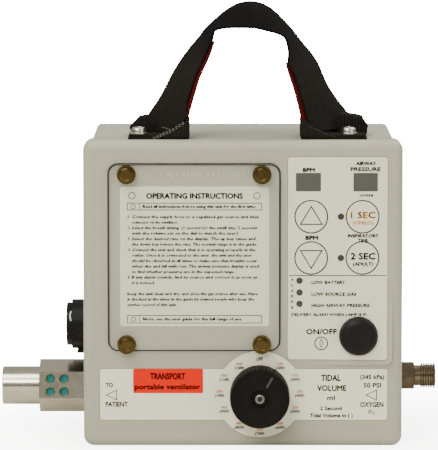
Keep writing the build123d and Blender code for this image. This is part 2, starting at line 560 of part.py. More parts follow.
def strap_screw(x, y):
    z = washer_z + WASHER_T
    head = fillet(rod_z(x, y, 3.9, z, z + HEAD_H).edges().group_by(Axis.Z)[-1], 1.6)
    for w, d in ((1.8, 0.4), (0.4, 1.8)):
        head -= block(x - w, x + w, y - d, y + d, z + HEAD_H - 1.0, z + HEAD_H)
    return head + rod_z(x, y, 2.0, CASE_H - 10.0, z)


parts["strap_screws"] = group(strap_screw(x, y) for x, y in STRAP_SCREWS)
nut_top = CASE_H - RIM_TB
parts["strap_nuts"] = group(
    block(x - 3.5, x + 3.5, y - 3.5, y + 3.5, nut_top - 3.2, nut_top)
    - rod_z(x, y, 2.0, nut_top - 4, nut_top) for x, y in STRAP_SCREWS)

for name, shape in parts.items():
    export_step(shape, f"parts/{name}.step")
print(len(parts), "nodes")
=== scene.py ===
from math import atan2, cos, degrees, pi, radians, sin, sqrt

import bpy
from mathutils import Matrix, Vector


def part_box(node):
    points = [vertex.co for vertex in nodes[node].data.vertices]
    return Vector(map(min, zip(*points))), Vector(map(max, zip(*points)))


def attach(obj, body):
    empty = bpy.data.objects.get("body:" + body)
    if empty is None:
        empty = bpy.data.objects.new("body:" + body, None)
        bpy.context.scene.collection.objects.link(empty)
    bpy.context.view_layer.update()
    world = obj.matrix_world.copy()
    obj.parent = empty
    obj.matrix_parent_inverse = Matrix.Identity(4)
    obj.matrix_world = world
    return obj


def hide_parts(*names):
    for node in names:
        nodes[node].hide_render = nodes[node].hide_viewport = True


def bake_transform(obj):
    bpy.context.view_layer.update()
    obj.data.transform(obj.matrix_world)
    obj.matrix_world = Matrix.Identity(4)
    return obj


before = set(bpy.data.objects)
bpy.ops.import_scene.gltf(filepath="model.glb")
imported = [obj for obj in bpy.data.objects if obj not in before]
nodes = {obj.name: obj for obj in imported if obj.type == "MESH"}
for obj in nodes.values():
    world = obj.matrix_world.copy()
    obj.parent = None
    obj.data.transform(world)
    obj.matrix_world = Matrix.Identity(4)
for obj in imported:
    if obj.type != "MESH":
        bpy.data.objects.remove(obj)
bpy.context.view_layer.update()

MM = 0.001

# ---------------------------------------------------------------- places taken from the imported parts
case_low, case_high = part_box("front_housing")
FACE_Y = case_low.y
CASE_TOP = case_high.z
label_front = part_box("lower_label")[0].y
cover_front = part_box("battery_cover")[0].y
cad_label_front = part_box("instruction_label")[0].y


def middle(node):
    low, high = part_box(node)
    return (low + high) / 2


# ---------------------------------------------------------------- node groups
def add_node(tree, kind, **settings):
    """A node with its properties and unlinked sockets set. Socket names use _ for a space."""
    node = tree.nodes.new(kind)
    for key, value in settings.items():
        if hasattr(node, key) and key not in node.inputs:
            setattr(node, key, value)
        else:
            node.inputs[key.replace("_", " ")].default_value = value
    return node


def join(tree, start, end):
    tree.links.new(start, end)


def new_group(name, inputs, outputs):
    tree = bpy.data.node_groups.new(name, "ShaderNodeTree")
    for kind, label, value in inputs:
        socket = tree.interface.new_socket(name=label, in_out="INPUT", socket_type=kind)
        socket.default_value = value
    for kind, label in outputs:
        tree.interface.new_socket(name=label, in_out="OUTPUT", socket_type=kind)
    return tree, tree.nodes.new("NodeGroupInput"), tree.nodes.new("NodeGroupOutput")


FLOAT, COLOR, VECTOR = "NodeSocketFloat", "NodeSocketColor", "NodeSocketVector"


def noise(tree, vector, scale, detail=3.0, roughness=0.5):
    node = add_node(tree, "ShaderNodeTexNoise", Detail=detail, Roughness=roughness)
    join(tree, vector, node.inputs["Vector"])
    if isinstance(scale, float):
        node.inputs["Scale"].default_value = scale
    else:
        join(tree, scale, node.inputs["Scale"])
    return node.outputs["Fac"]


def maths(tree, operation, a, b=0.0, clamp=False):
    node = tree.nodes.new("ShaderNodeMath")
    node.operation = operation
    node.use_clamp = clamp
    for socket, value in zip(node.inputs, (a, b)):
        if isinstance(value, (int, float)):
            socket.default_value = value
        else:
            join(tree, value, socket)
    return node.outputs[0]


def remap(tree, value, low, high, to_low=0.0, to_high=1.0):
    node = add_node(tree, "ShaderNodeMapRange", From_Min=low, From_Max=high, To_Min=to_low, To_Max=to_high)
    join(tree, value, node.inputs["Value"])
    return node.outputs["Result"]


def split(tree, vector):
    """The separate X, Y and Z of a vector."""
    node = tree.nodes.new("ShaderNodeSeparateXYZ")
    join(tree, vector, node.inputs[0])
    return node


def mix(tree, factor, a, b):
    """Mixes two colours, each a socket or a tuple."""
    node = tree.nodes.new("ShaderNodeMix")
    node.data_type = "RGBA"
    ends = (node.inputs[0], factor), (node.inputs[6], a), (node.inputs[7], b)
    for socket, value in ends:
        if isinstance(value, (float, int)):
            socket.default_value = value
        elif isinstance(value, tuple):
            socket.default_value = (*value, 1.0)
        else:
            join(tree, value, socket)
    return node.outputs[2]


def make_moulded_grain():
    """The fine orange-peel skin of a moulded or painted surface."""
    tree, enter, leave = new_group(
        "moulded_grain",
        [(VECTOR, "Vector", (0, 0, 0)), (FLOAT, "Grain Size", 900.0)],
        [(FLOAT, "Height"), (FLOAT, "Tone")])
    fine = noise(tree, enter.outputs["Vector"], enter.outputs["Grain Size"], 2.0, 0.6)
    cells = tree.nodes.new("ShaderNodeTexVoronoi")
    cells.feature = "SMOOTH_F1"
    join(tree, enter.outputs["Vector"], cells.inputs["Vector"])
    join(tree, enter.outputs["Grain Size"], cells.inputs["Scale"])
    join(tree, maths(tree, "ADD", fine, cells.outputs["Distance"]), leave.inputs["Height"])
    broad = noise(tree, enter.outputs["Vector"], 14.0, 4.0, 0.6)
    join(tree, remap(tree, broad, 0.3, 0.7), leave.inputs["Tone"])
    return tree


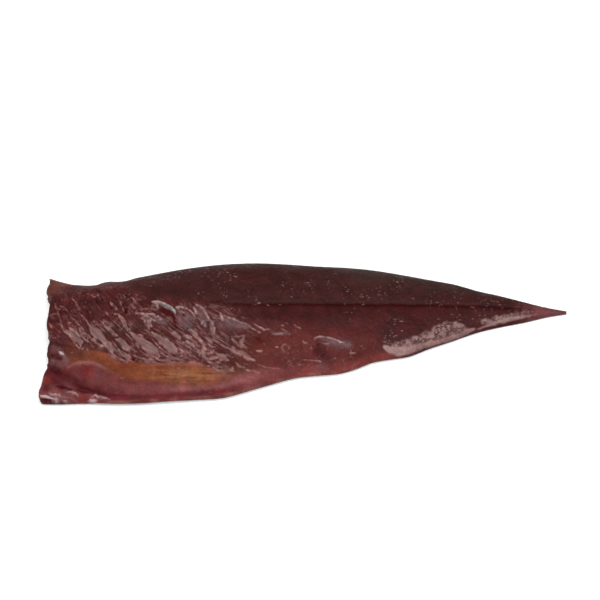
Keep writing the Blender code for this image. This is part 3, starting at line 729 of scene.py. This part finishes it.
class Grids:
    """Collects grids of points and the faces between them, with each point's UV place and marks."""

    def __init__(self):
        self.points, self.places, self.marks, self.faces, self.sides = [], [], [], [], []

    def add(self, x, y, z, u, v, marks=None):
        """Adds a grid of points and returns their numbers in the same layout."""
        x, y, z, u, v = np.broadcast_arrays(x, y, z, u, v)
        first = sum(len(p) for p in self.points)
        self.points.append(np.stack((x, y, z), -1).reshape(-1, 3))
        self.places.append(np.stack((u, v), -1).reshape(-1, 2))
        self.marks.append(marks or {})
        return first + np.arange(x.size).reshape(x.shape)

    def quads(self, grid, side):
        cells = np.stack([grid[:-1, :-1], grid[:-1, 1:], grid[1:, 1:], grid[1:, :-1]], -1).reshape(-1, 4)
        self.faces += [tuple(c) for c in cells.tolist()]
        self.sides += [side] * len(cells)

    def strip(self, fine, coarse, side):
        """Faces between a row of points and a row with fewer."""
        ratio = (len(fine) - 1) // (len(coarse) - 1)
        for k in range(len(coarse) - 1):
            run = fine[k * ratio:(k + 1) * ratio + 1]
            self.patch([*run, coarse[k + 1], coarse[k]], side)

    def patch(self, loop, side):
        self.faces.append(tuple(int(n) for n in loop))
        self.sides.append(side)

    def mark(self, name):
        """One mark of all the points, 0 where a grid has none."""
        empty = [np.zeros(len(points)) for points in self.points]
        return np.concatenate([np.ravel(m.get(name, e)) for m, e in zip(self.marks, empty)])


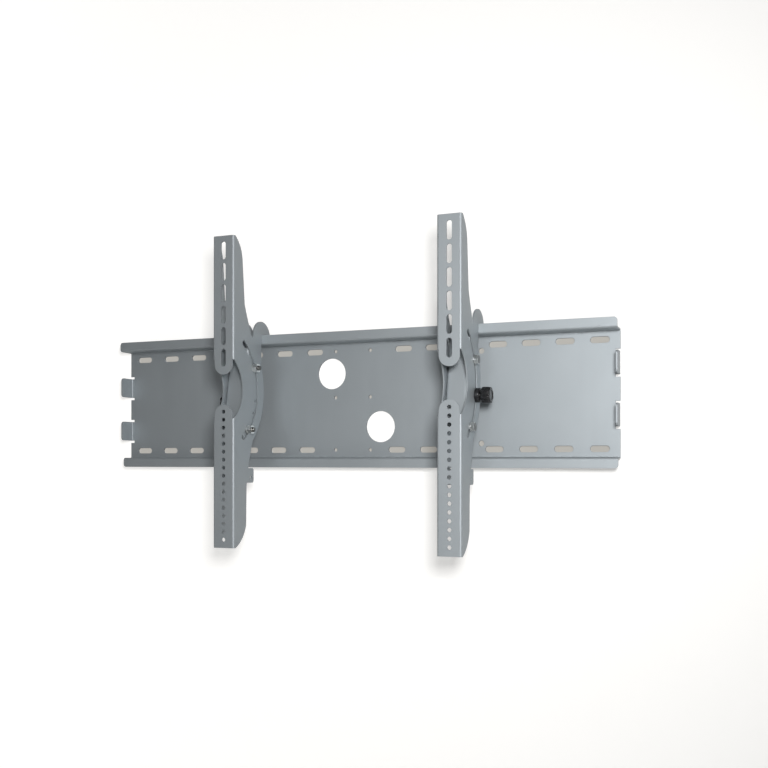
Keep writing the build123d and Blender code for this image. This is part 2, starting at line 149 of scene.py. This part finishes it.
class Graph:
    """The node tree of one material."""

    # A Mix node repeats its socket names for each kind of value, so its colour sockets go by number.
    MIX_FACTOR = 0
    MIX_LOW = 6
    MIX_HIGH = 7
    MIX_RESULT = 2

    def __init__(self, name: str) -> None:
        """Makes an empty material.

        Args:
            name: The material's name.
        """
        self.material = bpy.data.materials.new(name)
        self.material.use_nodes = True
        self.tree = self.material.node_tree
        self.tree.nodes.clear()

    def node(
        self,
        kind: str,
        settings: Mapping[str, object] | None = None,
        inputs: Mapping[int | str, object] | None = None,
    ) -> bpy.types.Node:
        """Adds one node.

        Args:
            kind: The node's type, without its ShaderNode prefix.
            settings: The node's properties, set first.
            inputs: Values, signals or sockets for its inputs, by name or number.

        Returns:
            The node.
        """
        made = self.tree.nodes.new("ShaderNode" + kind)
        for key, value in (settings or {}).items():
            setattr(made, key, value)
        for key, value in (inputs or {}).items():
            source = value.socket if isinstance(value, Signal) else value
            if isinstance(source, bpy.types.NodeSocket):
                self.tree.links.new(source, made.inputs[key])
            else:
                made.inputs[key].default_value = source
        return made

    def place(self) -> bpy.types.NodeSocket:
        """The point on the piece, in its own metres."""
        return self.node("TexCoord").outputs["Object"]

    def along(self, axis: int) -> Signal:
        """The point's place along one axis of the piece."""
        return Signal(self, self.node("SeparateXYZ", None, {0: self.place()}).outputs[axis])

    def stretched(self, scale: Triple) -> bpy.types.NodeSocket:
        """The point on the piece, scaled along each axis.

        Args:
            scale: The factor along X, Y and Z.

        Returns:
            The scaled point.
        """
        made = self.node("VectorMath", {"operation": "MULTIPLY"}, {0: self.place(), 1: scale})
        return made.outputs[0]

    def noise(self, scale: float, detail: float, at: bpy.types.NodeSocket | None = None) -> Signal:
        """Soft noise from 0 to 1.

        Args:
            scale: Its cells per metre.
            detail: Its octaves.
            at: The point to read it at, or None for the point on the piece.

        Returns:
            The noise.
        """
        inputs = {"Vector": at or self.place(), "Scale": scale, "Detail": detail}
        return Signal(self, self.node("TexNoise", None, inputs).outputs["Fac"])

    def flakes(self, scale: float) -> Signal:
        """A random value for each cell of a fine pattern.

        Args:
            scale: Its cells per metre.

        Returns:
            The cells' values, from 0 to 1.
        """
        cells = self.node("TexVoronoi", None, {"Vector": self.place(), "Scale": scale})
        split = self.node("SeparateColor", None, {0: cells.outputs["Color"]})
        return Signal(self, split.outputs[0])

    def blend(
        self,
        amount: Signal | float,
        low: "Colour | bpy.types.NodeSocket",
        high: "Colour | bpy.types.NodeSocket",
    ) -> bpy.types.NodeSocket:
        """A colour between two colours.

        Args:
            amount: 0 gives low and 1 gives high.
            low: The first colour.
            high: The second colour.

        Returns:
            The mixed colour.
        """
        inputs = {self.MIX_FACTOR: amount, self.MIX_LOW: low, self.MIX_HIGH: high}
        return self.node("Mix", {"data_type": "RGBA"}, inputs).outputs[self.MIX_RESULT]

    def soft_edges(self, radius: float) -> bpy.types.NodeSocket:
        """The surface's normal with its sharp edges rounded off.

        Args:
            radius: The edge radius in metres.

        Returns:
            The normal.
        """
        return self.node("Bevel", {"samples": BEVEL_SAMPLES}, {"Radius": radius}).outputs[0]

    def edges(self, rounded: bpy.types.NodeSocket) -> Signal:
        """How close a point is to a sharp edge.

        Args:
            rounded: The normal that soft_edges gave.

        Returns:
            0 on flat faces, rising towards 1 on edges.
        """
        flat = self.node("NewGeometry").outputs["Normal"]
        match = self.node("VectorMath", {"operation": "DOT_PRODUCT"}, {0: rounded, 1: flat})
        return (1.0 - Signal(self, match.outputs["Value"])).between(EDGE_STARTS, EDGE_IS_FULL)

    def finish(self, shader: bpy.types.Node) -> bpy.types.Material:
        """Ends the material with a shader.

        Args:
            shader: The node whose first output is the surface.

        Returns:
            The material.
        """
        self.node("OutputMaterial", None, {"Surface": shader.outputs[0]})
        return self.material


@dataclass(frozen=True)
class SilverPaint:
    """Baked silver-grey metallic paint on folded steel, with painted shade darkening its sharp edges."""

    deep: Colour = (0.330, 0.360, 0.378, 1.0)
    pale: Colour = (0.400, 0.430, 0.450, 1.0)
    # The edge colour is painted shade: a darker tone along every sharp edge of the sheet, standing in for
    # the dark outlines that light leaves there.
    edge: Colour = (0.17, 0.19, 0.20, 1.0)
    metallic: float = 0.80
    lacquer: float = 0.12
    lacquer_roughness: float = 0.28
    roughness: float = 0.57
    roughness_spread: float = 0.08
    edge_radius: float = 0.35 * MM
    edge_shade_share: float = 0.75
    cloud_scale: float = 9.0
    cloud_share: float = 0.6
    rolled_scale: float = 60.0
    rolled_along: Triple = (1.0, 1.0, 0.12)
    rolled_share: float = 0.25
    flake_scale: float = 5200.0
    flake_share: float = 0.35
    tone_drop: float = 0.1
    peel_scale: float = 1100.0
    peel_flakes: float = 0.6
    peel_strength: float = 0.10
    peel_depth: float = 0.06 * MM

    def build(self) -> bpy.types.Material:
        """Makes the paint's material.

        Returns:
            The material.
        """
        graph = Graph("silver_paint")
        clouds = graph.noise(self.cloud_scale, detail=4.0)
        rolled = graph.noise(self.rolled_scale, detail=3.0, at=graph.stretched(self.rolled_along))
        flakes = graph.flakes(self.flake_scale)
        rounded = graph.soft_edges(self.edge_radius)
        edges = graph.edges(rounded)
        mottle = clouds * self.cloud_share + rolled * self.rolled_share + flakes * self.flake_share
        tone = (mottle - self.tone_drop).clamped()
        # Sharp edges are blended towards the edge colour as painted shade.
        colour = graph.blend(edges * self.edge_shade_share, graph.blend(tone, self.deep, self.pale), self.edge)
        roughness = self.roughness + self.roughness_spread * rolled + self.roughness_spread * flakes
        peel = graph.noise(self.peel_scale, detail=2.0) + self.peel_flakes * flakes
        relief = graph.node("Bump", None, {
            "Strength": self.peel_strength,
            "Distance": self.peel_depth,
            "Height": peel,
            "Normal": rounded,
        })
        return graph.finish(graph.node("BsdfPrincipled", None, {
            "Base Color": colour,
            "Metallic": self.metallic,
            "Roughness": roughness,
            "Coat Weight": self.lacquer,
            "Coat Roughness": self.lacquer_roughness,
            "Normal": relief.outputs[0],
        }))


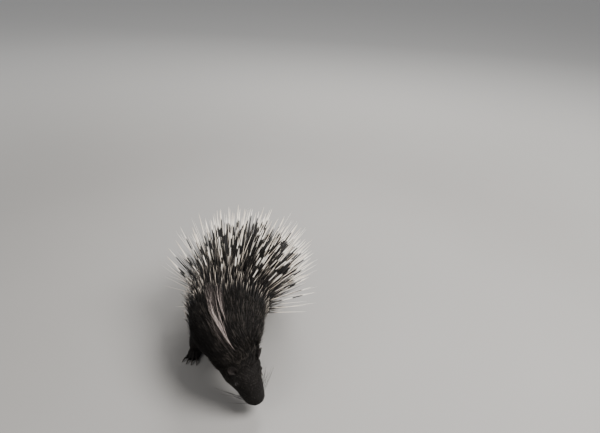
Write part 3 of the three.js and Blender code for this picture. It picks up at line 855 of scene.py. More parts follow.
class Roots:
    """Places on the skin where hair may grow."""

    def __init__(self, at, normal, kind, first, second, lead):
        self.at, self.normal, self.kind, self.first, self.second = at, normal, kind, first, second
        self.lead = unit(lead - normal * np.sum(lead * normal, 1, keepdims=True))

    def pick(self, chosen):
        columns = (self.at, self.normal, self.kind, self.first, self.second, self.lead)
        return Roots(*(column[chosen] for column in columns))

    def spaced(self, spacing):
        """About one place in each cube of a side."""
        order = draw.permutation(len(self.at))
        cells = np.floor(self.at[order] / spacing).astype(np.int64)
        _, chosen = np.unique(cells @ CELL_KEYS, return_index=True)
        return self.pick(np.sort(order[chosen]))

    def patches(self):
        return patch_of(self.kind, self.first, self.second)


def skin_roots():
    """A place near the middle of each of the skin's faces, in an order that is not the mesh's own."""
    at, normal = face_data(SKIN)
    order = np.lexsort(np.round(at, ROOT["digits"]).T)
    at, normal = at[order], normal[order]
    at = at + draw.normal(0, ROOT["stray"], at.shape)
    at = at - normal * ROOT["sink"]
    return Roots(at, normal, *located(at))


EYES = [eye_centre(side) for side in SIDES.values()]
NOSE = CENTRES[-1]


def eye_distance(points):
    return np.min([np.linalg.norm(points - eye, axis=1) for eye in EYES], axis=0)


ROOTS = skin_roots()
HEAD_DISTANCE = (ROOTS.at - OCCIPUT) @ HEAD_LINE


# Strands: spikes of few sides, made once by operators and set many times

NEAR_TIP = 0.999


class Strand:
    """A closed spike of unit length: rings at shares of it, their half widths, and how flat the spike is."""

    def __init__(self, sides, cuts, profile, flat=1):
        self.profile, self.flat = np.array(profile), flat
        bm = bmesh.new()
        upright = Matrix.Translation((0, 0, 0.5))
        bmesh.ops.create_cone(
            bm, cap_ends=True, segments=sides, radius1=1, radius2=1, depth=1, matrix=upright
        )
        for cut in cuts:
            whole = bm.verts[:] + bm.edges[:] + bm.faces[:]
            bmesh.ops.bisect_plane(bm, geom=whole, plane_co=(0, 0, cut), plane_no=(0, 0, 1))
        bmesh.ops.pointmerge(bm, verts=[v for v in bm.verts if v.co.z > NEAR_TIP], merge_co=(0, 0, 1))
        bmesh.ops.recalc_face_normals(bm, faces=bm.faces)
        bm.verts.index_update()
        self.shares = np.array([0.0, *cuts, 1.0])
        points = np.array([v.co for v in bm.verts])
        self.ring = np.argmin(np.abs(points[:, 2:] - self.shares), axis=1)
        self.turn = np.arctan2(points[:, 0], points[:, 1])
        self.loops = np.array([v.index for f in bm.faces for v in f.verts])
        sizes = [len(f.verts) for f in bm.faces]
        self.starts = np.concatenate([[0], np.cumsum(sizes)[:-1]])
        self.triangles = sum(size - 2 for size in sizes)
        bm.free()


MOST_TRIANGLES = 190_000
PATCH = 0.003
PROUD = 0.012  # how far hair and quills may stand proud of the solids' box
FLOOR_GAP = 0.25  # and how far they are kept above the floor


def kept_in(lines):
    """The lines, shortened towards their roots where they stand too far proud of the solids' box."""
    low, high = (np.array(corner) for corner in CAD_BOX)
    at = in_row(lines)
    root = at[:, :1]
    run = at - root
    room = np.where(run > 0, high + PROUD - root, low - PROUD - root)
    share = np.divide(room, run, out=np.ones_like(run), where=np.abs(run) > 1e-9)
    share = np.clip(share.min(axis=(1, 2)), 0, 1)
    return lines[:, :1] + (lines - lines[:, :1]) * share[:, None, None]


def strands(name, shape, lines, facing, width, patches, finish, slot, replaced=(), tone=None):
    """Strands along lines of one point per ring, each with its own width and facing its own way."""
    lines = kept_in(lines)
    run = unit(np.gradient(lines, axis=1))
    across = unit(np.cross(run, facing[:, None, :]))
    out = np.cross(across, run)
    ring = shape.ring
    half = (width[:, None] * shape.profile[None, :])[:, ring]
    offset = across[:, ring] * (np.sin(shape.turn) * half)[..., None]
    offset += out[:, ring] * (np.cos(shape.turn) * half * shape.flat)[..., None]
    points = lines[:, ring] + offset
    points[..., 2] = np.maximum(points[..., 2], FLOOR_GAP)
    chance = draw.random(len(lines)) if tone is None else tone
    per_piece = MOST_TRIANGLES // shape.triangles
    pieces = math.ceil(len(lines) / per_piece)
    for k in range(pieces):
        part = slice(k * per_piece, (k + 1) * per_piece)
        mesh = joined(shape, points[part], chance[part], None if patches is None else patches[part])
        piece_name = name if pieces == 1 else f"{name}_{k + 1}"
        finish_piece(piece_name, mesh, finish, replaced if k == 0 else ())
    print(name, len(lines), "strands", len(lines) * shape.triangles, "triangles")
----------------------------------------
Task to carry out — Only a number is wanted: how many lines of the data above contain "image"?

Output of the task — 3